Achieving the goal: results from the Fistula First Breakthrough Initiative.
ABSTRACT This review summarizes the background and implementation of the Fistula First Breakthrough Initiative (FFBI), published information about changes in vascular access practice since its inception, and several issues raised by the program.
The FFBI is a surveillance system using the End-Stage Renal Disease (ESRD) Networks to spread improvement ideas. Concomitant with implementation of the program, prevalent arteriovenous fistula use has increased an average of 3.3% annually since 2003, an incremental improvement of 1.3% over the preexisting trend. At the same time, long-term central venous catheter (CVC) use declined among the prevalent population. Increasingly, individual facilities are achieving the FFBI goal of 66% prevalent arteriovenous fistula use; however, results vary across geographic regions and are not explained by patient demographic and clinical characteristics alone.

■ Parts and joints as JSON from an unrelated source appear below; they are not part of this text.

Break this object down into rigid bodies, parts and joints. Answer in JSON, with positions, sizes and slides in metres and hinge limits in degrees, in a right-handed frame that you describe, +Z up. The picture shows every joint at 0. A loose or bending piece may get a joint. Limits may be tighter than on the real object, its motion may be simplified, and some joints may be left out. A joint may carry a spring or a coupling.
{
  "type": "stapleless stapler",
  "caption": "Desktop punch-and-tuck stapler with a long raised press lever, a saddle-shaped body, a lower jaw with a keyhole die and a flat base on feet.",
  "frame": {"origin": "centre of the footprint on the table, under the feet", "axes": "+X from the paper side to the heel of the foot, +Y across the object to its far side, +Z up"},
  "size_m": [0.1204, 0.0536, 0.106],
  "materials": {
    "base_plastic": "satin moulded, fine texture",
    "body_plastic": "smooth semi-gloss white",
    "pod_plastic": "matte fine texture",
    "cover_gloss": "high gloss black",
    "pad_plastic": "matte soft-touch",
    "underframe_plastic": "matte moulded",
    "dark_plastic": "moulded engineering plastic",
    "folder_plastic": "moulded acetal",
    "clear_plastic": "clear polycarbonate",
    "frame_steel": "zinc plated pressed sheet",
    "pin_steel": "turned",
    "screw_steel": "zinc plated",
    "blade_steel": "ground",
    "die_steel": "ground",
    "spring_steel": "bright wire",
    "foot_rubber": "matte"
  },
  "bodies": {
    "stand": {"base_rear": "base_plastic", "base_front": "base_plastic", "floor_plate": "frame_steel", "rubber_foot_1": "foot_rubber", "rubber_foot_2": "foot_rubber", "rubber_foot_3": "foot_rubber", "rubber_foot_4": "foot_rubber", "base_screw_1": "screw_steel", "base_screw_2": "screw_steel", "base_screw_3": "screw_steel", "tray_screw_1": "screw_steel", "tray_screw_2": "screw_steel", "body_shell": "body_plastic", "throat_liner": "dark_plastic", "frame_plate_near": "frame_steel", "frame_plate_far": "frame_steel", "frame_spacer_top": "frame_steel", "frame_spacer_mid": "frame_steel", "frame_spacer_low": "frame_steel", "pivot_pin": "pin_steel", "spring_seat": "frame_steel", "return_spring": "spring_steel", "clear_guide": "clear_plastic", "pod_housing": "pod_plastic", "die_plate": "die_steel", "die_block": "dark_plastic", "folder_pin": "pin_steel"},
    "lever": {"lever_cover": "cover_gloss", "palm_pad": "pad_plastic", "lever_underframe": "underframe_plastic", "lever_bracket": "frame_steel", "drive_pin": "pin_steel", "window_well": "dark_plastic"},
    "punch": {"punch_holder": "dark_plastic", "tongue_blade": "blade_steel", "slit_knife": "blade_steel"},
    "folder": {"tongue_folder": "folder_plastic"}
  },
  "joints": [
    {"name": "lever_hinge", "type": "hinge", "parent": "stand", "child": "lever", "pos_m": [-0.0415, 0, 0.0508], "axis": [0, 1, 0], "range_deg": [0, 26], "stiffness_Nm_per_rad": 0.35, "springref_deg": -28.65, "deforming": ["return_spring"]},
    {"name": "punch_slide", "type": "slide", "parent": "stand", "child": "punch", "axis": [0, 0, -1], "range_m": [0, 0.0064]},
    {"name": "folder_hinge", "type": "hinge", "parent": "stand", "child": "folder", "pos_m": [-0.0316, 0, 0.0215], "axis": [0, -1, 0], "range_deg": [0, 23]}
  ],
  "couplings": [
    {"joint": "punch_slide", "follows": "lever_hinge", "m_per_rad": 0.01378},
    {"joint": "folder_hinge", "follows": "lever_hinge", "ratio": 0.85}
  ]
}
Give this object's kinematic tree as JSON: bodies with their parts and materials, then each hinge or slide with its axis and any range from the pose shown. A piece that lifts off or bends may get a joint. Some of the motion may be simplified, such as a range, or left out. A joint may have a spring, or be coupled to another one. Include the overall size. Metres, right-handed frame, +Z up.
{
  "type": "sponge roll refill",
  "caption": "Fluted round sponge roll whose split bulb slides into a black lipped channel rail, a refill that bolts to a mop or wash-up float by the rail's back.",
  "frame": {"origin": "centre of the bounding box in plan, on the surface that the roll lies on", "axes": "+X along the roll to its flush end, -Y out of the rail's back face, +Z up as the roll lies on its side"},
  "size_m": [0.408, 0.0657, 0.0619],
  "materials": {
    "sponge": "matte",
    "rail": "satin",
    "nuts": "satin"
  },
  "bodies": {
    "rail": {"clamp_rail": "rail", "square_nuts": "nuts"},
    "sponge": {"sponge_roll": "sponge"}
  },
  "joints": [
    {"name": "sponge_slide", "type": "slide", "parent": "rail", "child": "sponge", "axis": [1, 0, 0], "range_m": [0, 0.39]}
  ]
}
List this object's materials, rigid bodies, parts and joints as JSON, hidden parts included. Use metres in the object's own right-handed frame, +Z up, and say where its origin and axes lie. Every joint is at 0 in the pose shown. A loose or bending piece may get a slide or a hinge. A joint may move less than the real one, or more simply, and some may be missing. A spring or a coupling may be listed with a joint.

ESRD Network interventions as a function of the FFBI are associated with increasing arteriovenous fistula use and likely contributed to improvement, but improvement cannot be unequivocally attributed to the Networks due to lack of rigorous research design. Questions and opportunities remain. It is not yet clear how to identify patients who may not be appropriate candidates for an arteriovenous fistula. The ultimate impact of the FFBI on patient mortality is yet to be determined. The FFBI must continue to identify variations in use and the contributing causes, and implement strategies to address these causes if the FFBI goal is to be fully achieved.